A scene archive is a self-contained ZIP file that bundles a CE.SDK scene together with every asset it references: images, fonts, videos, audio, and any other binary content embedded in the design. Where a scene file stores only URLs pointing at externally hosted assets, an archive includes the actual asset bytes inside the file.

This is the format to use whenever the design needs to be portable, offline, or independent of any external asset hosting.

When the archive format is the right choice

The archive is the right answer when the scene needs to render correctly without depending on any external URL remaining accessible. Common patterns:

  • Handoffs outside the originating system. Sending a design or template to a print vendor, a partner platform, or a client. The recipient gets everything required to open and render it, with no broken-link risk.
  • Client-side export and sharing.

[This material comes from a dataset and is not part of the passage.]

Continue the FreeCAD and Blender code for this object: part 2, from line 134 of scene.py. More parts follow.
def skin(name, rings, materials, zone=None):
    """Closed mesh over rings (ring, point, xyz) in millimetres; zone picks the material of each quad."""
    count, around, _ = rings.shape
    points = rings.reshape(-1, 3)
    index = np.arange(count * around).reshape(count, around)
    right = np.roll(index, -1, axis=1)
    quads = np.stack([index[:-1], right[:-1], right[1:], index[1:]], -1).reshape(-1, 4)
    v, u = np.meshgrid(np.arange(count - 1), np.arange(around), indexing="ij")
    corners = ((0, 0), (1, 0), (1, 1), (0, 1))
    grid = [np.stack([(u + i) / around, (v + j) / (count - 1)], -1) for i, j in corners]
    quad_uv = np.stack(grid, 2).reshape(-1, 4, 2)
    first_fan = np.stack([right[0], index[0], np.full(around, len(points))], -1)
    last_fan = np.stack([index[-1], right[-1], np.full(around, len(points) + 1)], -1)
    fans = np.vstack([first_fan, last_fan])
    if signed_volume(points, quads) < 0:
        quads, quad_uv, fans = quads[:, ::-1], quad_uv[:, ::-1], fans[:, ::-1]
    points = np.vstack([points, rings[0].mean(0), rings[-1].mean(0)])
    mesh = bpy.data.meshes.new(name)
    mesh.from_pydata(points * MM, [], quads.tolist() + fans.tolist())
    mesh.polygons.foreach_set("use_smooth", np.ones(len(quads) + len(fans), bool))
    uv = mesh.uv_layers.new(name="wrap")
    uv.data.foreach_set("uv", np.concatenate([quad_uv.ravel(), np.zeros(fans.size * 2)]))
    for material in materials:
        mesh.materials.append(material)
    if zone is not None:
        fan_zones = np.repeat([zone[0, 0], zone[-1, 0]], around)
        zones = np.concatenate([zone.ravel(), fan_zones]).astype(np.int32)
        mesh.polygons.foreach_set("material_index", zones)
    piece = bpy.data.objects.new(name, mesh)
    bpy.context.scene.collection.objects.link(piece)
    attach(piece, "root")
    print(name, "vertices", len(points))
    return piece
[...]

When a user exports a saved design from a web app to their local machine, the archive is a complete, portable file. It does not depend on the platform’s asset hosting remaining accessible in the future.
  • Archival and compliance storage. Workflows requiring long-term storage of a design in its exact rendered state benefit from archives, because the asset content is preserved alongside the structure.
  • Offline and air-gapped environments. Server pipelines or kiosk deployments without reliable internet can load scenes from archives without any outbound asset fetching.

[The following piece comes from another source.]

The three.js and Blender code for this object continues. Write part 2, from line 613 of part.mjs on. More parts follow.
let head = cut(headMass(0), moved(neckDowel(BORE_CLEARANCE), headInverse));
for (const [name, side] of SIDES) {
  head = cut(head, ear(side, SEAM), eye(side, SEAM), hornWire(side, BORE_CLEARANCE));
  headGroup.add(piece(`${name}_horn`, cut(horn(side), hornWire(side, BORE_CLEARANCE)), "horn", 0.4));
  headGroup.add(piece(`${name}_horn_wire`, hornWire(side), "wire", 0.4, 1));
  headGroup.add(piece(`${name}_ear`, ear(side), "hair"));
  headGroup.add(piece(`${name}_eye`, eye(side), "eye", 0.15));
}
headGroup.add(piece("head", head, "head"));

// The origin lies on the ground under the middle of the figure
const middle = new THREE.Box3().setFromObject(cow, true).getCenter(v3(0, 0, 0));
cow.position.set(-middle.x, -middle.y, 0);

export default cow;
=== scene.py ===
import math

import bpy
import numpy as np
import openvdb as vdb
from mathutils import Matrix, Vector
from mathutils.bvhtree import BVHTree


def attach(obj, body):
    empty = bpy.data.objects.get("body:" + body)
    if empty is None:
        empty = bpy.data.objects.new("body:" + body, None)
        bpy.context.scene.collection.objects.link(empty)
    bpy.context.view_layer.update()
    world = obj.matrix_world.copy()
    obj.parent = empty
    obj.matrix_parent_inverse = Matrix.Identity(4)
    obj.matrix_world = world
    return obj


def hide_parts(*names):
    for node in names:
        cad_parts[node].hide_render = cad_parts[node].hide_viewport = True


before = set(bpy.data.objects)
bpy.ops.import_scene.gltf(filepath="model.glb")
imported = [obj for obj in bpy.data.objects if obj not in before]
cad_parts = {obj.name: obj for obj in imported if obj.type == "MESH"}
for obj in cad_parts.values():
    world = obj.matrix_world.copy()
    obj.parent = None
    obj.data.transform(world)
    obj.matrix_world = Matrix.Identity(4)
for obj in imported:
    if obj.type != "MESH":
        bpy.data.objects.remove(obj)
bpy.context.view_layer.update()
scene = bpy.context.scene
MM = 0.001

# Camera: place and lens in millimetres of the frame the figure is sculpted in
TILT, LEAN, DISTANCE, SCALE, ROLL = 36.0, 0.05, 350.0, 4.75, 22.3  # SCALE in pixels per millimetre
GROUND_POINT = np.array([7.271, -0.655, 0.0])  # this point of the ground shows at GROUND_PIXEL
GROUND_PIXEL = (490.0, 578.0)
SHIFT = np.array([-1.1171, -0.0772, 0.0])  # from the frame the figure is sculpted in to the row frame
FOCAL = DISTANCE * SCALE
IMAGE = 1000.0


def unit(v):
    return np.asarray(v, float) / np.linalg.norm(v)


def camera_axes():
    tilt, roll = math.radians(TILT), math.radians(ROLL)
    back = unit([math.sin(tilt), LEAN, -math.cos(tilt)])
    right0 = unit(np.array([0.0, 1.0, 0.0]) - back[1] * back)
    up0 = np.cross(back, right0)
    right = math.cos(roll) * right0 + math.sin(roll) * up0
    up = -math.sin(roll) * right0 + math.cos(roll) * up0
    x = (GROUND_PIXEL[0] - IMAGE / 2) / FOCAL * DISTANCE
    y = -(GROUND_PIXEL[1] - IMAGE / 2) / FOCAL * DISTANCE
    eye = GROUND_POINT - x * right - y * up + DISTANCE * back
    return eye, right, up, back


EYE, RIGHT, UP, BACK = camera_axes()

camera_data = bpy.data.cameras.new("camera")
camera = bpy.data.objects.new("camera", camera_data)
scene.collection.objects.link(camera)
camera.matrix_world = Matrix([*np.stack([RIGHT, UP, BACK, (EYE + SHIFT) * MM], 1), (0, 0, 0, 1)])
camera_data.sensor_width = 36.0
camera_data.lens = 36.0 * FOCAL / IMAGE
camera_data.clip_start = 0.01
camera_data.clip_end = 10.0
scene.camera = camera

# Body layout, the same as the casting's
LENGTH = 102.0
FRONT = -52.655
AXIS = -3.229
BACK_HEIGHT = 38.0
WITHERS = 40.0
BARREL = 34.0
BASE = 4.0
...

Scene archive versus scene file

Both formats serialize the complete scene structure. The difference is where the assets live.

Scene archive. Bundles scene structure plus all asset data into a ZIP. Heavier to store and transfer, but fully portable. The scene works wherever the ZIP file goes.

Scene file. Compact Base64 string with references to externally hosted assets. Lighter, database-friendly, but depends on asset URLs staying live.

Production integrations usually default to scene files (compact and fast) and reach for archives at handoff time: when the design is leaving the system that owns it.

A note on save-time asset accessibility

An archive includes the assets that were accessible at the moment it was saved. Assets behind authentication or network restrictions that were unreachable during the save operation will not end up in the file.

When a scene loaded from an archive is later saved back to a scene file (string format), the assets that lived in memory as in-archive buffers should first be uploaded to accessible URLs. Otherwise the resulting string contains buffer-scheme URIs that cannot be resolved in other editor instances.

See scene-file for the lightweight URL-referenced alternative, and scene for the scene container itself.